### AIM OF THE EXERCISE
Search the entries below. Return every line that has "More" in it.

### THE INPUT
↓↓↓

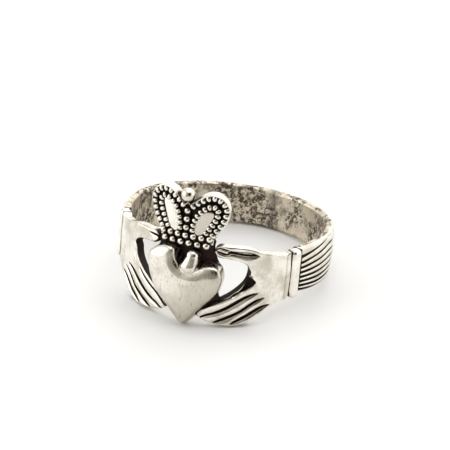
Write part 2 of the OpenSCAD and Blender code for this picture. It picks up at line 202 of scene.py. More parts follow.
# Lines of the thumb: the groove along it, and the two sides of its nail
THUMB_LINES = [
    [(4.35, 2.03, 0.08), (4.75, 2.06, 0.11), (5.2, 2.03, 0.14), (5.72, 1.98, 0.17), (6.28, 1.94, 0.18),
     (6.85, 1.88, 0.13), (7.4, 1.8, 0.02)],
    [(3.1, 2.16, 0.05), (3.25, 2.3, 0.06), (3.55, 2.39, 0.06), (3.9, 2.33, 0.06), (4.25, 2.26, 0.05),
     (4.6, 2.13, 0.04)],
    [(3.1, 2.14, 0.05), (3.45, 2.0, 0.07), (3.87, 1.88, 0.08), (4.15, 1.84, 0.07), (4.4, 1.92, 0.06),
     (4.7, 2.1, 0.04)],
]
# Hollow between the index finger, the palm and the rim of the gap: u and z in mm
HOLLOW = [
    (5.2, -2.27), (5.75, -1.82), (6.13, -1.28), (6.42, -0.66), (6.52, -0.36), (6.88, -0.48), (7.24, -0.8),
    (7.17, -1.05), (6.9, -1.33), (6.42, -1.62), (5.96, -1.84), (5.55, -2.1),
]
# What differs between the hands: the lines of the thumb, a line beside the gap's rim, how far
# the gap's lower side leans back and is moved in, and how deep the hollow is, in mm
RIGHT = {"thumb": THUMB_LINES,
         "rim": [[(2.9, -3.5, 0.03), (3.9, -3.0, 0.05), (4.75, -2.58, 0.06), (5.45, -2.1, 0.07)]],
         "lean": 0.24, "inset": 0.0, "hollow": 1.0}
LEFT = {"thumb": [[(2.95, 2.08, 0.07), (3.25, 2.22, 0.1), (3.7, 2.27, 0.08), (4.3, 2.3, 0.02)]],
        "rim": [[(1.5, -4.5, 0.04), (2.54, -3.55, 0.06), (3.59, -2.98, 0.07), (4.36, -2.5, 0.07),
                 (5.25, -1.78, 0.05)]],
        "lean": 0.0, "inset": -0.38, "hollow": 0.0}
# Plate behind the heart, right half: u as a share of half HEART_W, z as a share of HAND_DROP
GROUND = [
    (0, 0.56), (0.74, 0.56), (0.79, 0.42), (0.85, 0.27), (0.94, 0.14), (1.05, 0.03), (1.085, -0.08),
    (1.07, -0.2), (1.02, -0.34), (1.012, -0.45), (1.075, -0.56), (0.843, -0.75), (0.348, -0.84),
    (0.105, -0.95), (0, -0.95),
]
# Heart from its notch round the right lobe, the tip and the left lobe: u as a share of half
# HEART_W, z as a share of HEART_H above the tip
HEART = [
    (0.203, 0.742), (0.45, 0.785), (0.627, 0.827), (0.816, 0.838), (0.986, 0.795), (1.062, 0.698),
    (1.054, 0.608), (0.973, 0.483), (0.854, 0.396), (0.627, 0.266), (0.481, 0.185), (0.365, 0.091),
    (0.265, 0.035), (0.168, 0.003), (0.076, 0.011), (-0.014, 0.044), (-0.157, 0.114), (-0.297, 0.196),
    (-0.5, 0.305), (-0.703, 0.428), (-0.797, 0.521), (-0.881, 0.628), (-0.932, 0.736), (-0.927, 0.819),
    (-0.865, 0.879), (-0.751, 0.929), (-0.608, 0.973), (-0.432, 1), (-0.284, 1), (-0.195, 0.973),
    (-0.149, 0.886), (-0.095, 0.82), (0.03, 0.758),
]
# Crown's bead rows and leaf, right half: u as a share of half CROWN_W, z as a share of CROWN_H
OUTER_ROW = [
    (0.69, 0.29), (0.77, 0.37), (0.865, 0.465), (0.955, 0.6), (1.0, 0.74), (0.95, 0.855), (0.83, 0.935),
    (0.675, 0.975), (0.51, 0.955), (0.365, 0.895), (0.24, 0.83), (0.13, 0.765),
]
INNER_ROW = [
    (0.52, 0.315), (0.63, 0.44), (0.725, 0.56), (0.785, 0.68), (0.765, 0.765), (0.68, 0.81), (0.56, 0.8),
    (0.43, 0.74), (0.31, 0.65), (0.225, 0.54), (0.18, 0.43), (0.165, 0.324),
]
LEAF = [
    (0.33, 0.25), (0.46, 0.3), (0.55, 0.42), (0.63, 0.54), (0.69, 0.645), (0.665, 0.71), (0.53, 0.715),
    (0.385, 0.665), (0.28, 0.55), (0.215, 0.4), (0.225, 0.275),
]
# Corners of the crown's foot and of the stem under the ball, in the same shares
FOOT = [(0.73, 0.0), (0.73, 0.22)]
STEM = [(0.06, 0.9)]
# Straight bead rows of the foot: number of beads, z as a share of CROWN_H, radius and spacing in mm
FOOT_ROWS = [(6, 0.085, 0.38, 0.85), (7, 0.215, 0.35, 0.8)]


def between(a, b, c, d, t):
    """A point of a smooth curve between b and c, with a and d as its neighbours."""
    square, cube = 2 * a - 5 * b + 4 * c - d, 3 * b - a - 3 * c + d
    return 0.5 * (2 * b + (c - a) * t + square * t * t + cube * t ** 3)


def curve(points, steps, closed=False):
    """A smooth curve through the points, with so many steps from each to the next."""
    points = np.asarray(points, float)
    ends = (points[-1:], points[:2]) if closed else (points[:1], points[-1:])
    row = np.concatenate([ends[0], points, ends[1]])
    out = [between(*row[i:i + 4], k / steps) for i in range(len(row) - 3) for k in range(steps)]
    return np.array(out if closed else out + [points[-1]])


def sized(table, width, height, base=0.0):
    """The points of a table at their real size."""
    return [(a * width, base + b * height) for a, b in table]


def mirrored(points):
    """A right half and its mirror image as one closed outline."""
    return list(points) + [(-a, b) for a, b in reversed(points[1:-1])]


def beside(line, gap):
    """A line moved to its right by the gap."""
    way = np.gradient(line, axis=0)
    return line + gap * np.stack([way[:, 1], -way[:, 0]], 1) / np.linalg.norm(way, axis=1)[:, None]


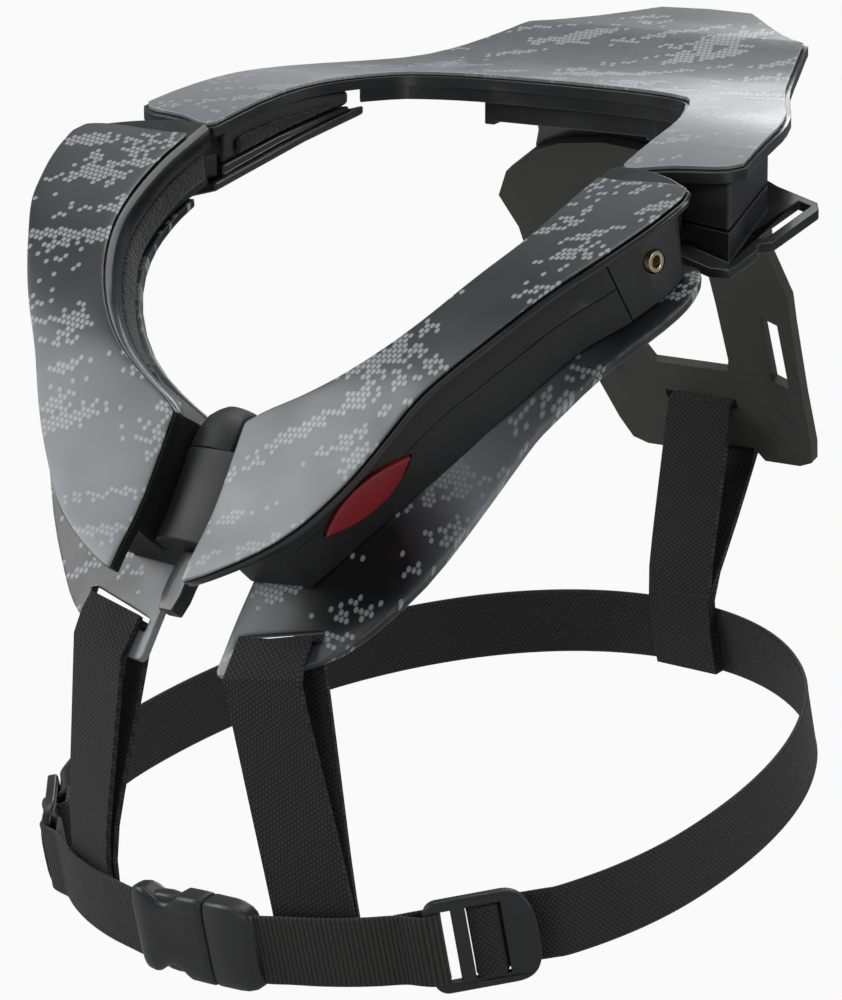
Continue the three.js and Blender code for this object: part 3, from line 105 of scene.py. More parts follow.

↑↑↑

### RESPONSE
Write part 2 of the OpenSCAD and Blender code for this picture. It picks up at line 202 of scene.py. More parts follow.
Continue the three.js and Blender code for this object: part 3, from line 105 of scene.py. More parts follow.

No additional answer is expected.